• Objective:
State the number of lines in the material below that have "continues" in them, without any other text.

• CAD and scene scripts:
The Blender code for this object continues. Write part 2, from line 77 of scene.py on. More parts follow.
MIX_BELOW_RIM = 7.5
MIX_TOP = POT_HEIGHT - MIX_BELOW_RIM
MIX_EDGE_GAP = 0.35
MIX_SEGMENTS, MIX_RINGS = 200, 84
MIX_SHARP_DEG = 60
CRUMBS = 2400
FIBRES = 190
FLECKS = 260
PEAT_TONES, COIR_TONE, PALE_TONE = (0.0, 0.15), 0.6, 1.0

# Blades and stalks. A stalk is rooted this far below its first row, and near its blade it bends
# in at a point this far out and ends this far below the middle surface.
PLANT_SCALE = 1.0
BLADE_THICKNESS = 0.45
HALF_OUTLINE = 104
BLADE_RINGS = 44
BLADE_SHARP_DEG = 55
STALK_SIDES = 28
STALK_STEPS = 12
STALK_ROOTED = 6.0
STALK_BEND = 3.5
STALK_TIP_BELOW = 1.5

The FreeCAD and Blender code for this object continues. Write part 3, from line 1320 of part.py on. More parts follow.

• Finished answer:
2